Mary Magdalene course Week 1


I'm taking this class with contemplative author Cynthia Bourgeault about her book, "The Meaning of Mary Magdalene". The class is eight weeks long.  Cynthia is a  scholar in mystical contemplative tradition.  The class includes audio recordings by Cynthia, and also some questions for personal reflection for the students.  I share my reflections on the questions here in my blog.

This week's Personal Reflection Questions:

Question 1
What were your existing assumptions about who Mary Magdalene(MM) was? How have those assumptions impacted you? Can you identify the source(s) of those assumptions? 

All of my existing assumptions about women in Christianity comes from my conservative Mormon upbringing.  MM was one of the prostitutes.  Reflecting now, the church reinforced the patriarchal male doctrine that completely excludes women from leadership roles. I think the impact to me is that the assumptions about women and men's roles are unconsciously biased toward very toxic patriarchy.  The source of the assumptions were Sunday School, weekly pulpit messages, and formal church doctrine and liturgy.

Question 2.
Cynthia talks about the conflation of “sinfulness” with “lust/sensuality” in Gregory the Great’s sermon. In your experience, how has that common association been true in the Christian tradition? Take a moment to reflect on how that might have impacted you.

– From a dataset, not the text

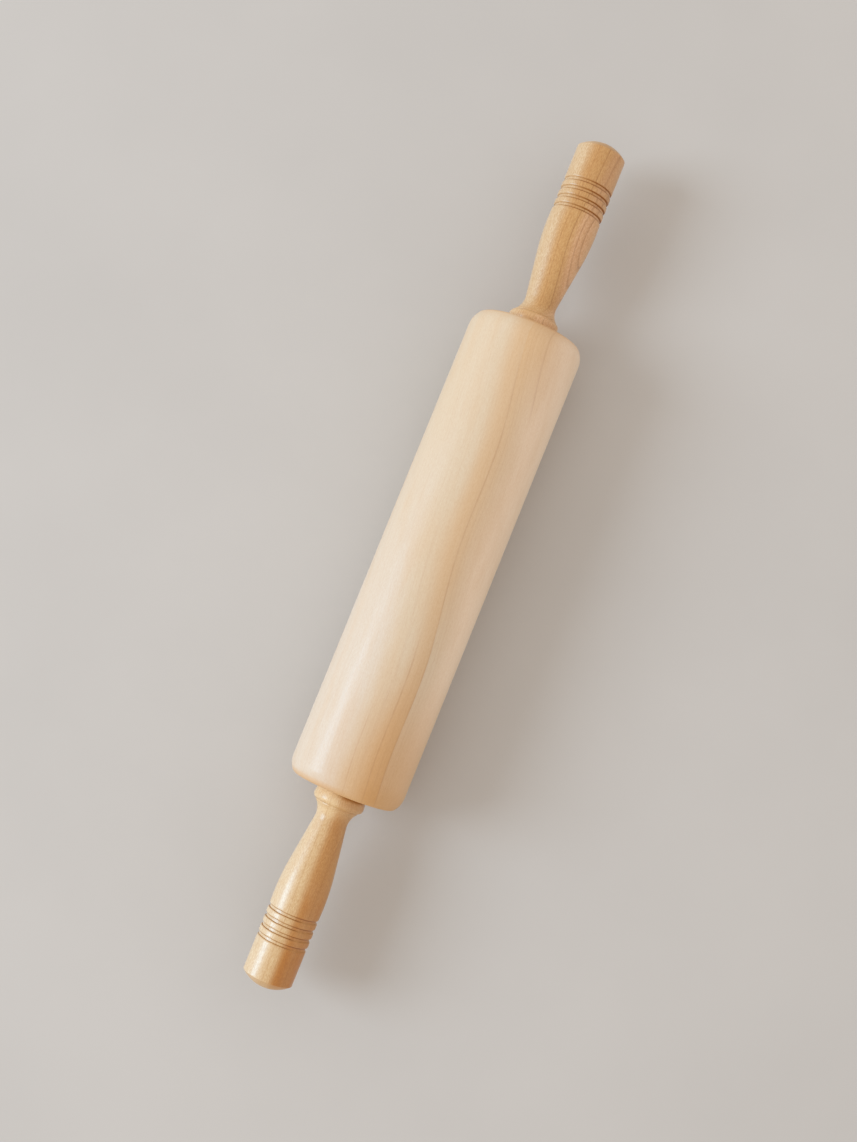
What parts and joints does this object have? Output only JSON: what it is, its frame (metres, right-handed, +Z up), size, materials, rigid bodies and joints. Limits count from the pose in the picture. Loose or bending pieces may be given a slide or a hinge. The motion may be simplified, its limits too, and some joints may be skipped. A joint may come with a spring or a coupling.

The conflation of sin with lust permeates the cultural landscape within Christianity.  Sin is a word with so much baggage and judgment. I personally prefer a definition of sin that has  nothing to do with judgment and punishment.  New Age author Eckhart Tolle gives me a better way for me think about sin.  Sin is simply a state of consciousness that is not present in this moment, but involves perception trapped in small ego-dominated scripts of repressed past pain. This is radically different from the mainline Christian teaching that God punishes us for sin; a view that I believe sets up people to be obedient, judgmental, and seek a path for perfection that ultimately fails get out of ego-driven traps.  The impact to me in my childhood lead me to be an obedient child, driven to avoid punishment from a hierarchical, omnipotent, and controlling God. I now agree with Eckhart Tolle about sin.  The mainline teaching about sin and judgment has nothing to do with Jesus' message to love one another.  I'm happy to say that I now belong to a smaller progressive church that does not teach about going to hell, or being judged.

Question 3.
Can you see how Mary’s voice was drowned out? In what ways does culture influence which voices are prioritized and which stories are told? Which voices are given priority in our culture today? Which voices are not?

I think Cynthia Bourgeault makes a strong argument that the patriarchal church suppressed MM in order to keep women out of leadership roles.  Cynthia traces the storyline of MM as prostitute back to sermon by Pope Gregory in the seventh century.  Western Christianity taught MM was a prostitute after that, but the Eastern Orthodox Church did not adopt this teaching.  In Eastern Orthodox Church, Mary has the title of Apostle to the Apostles. The Catholic Church officially decreed this prostitute story false in 1969.  I believe that that this narrative suppressing feminine voices serves the male dominated power structure.  Marginalized groups are erased and not given a voice.  
I want to say that this dynamic of hierarchical power, in which elites control others, has driven civilization and western culture.  It marginalized women, people of color, LGBTQ, other species, and the Earth itself.  The Ecological crisis is really a symptom of "control-over" thinking which uses punishment and reward with violence for false power.  True power comes from co-creative cooperation and authentic relationship. Recovering feminine voices and archetypes is a path to restoring creativity and energy that has been lost.

Question 4.
What thoughts, feelings  or sensations arise when you consider the possibility that Mary Magdalene was one of Jesus’ closest disciples?


I feel curiously intrigued that MM can lead Christianity to new wisdom. A silenced female disciple has many secrets to reveal.  I also feel a tragedy of great loss that we don't yet know everything that MM had to teach us.  Much of the gnostic gospel of Mary Magdalene has been lost. I hope that I can overcome cultural bias to see a fuller Christianity of integrated feminine wisdom.  I am grateful that my church community at Church for our Common Home regularly honors feminine voices like Mary Magdalene in song, ritual, study, and call to ecological transformation.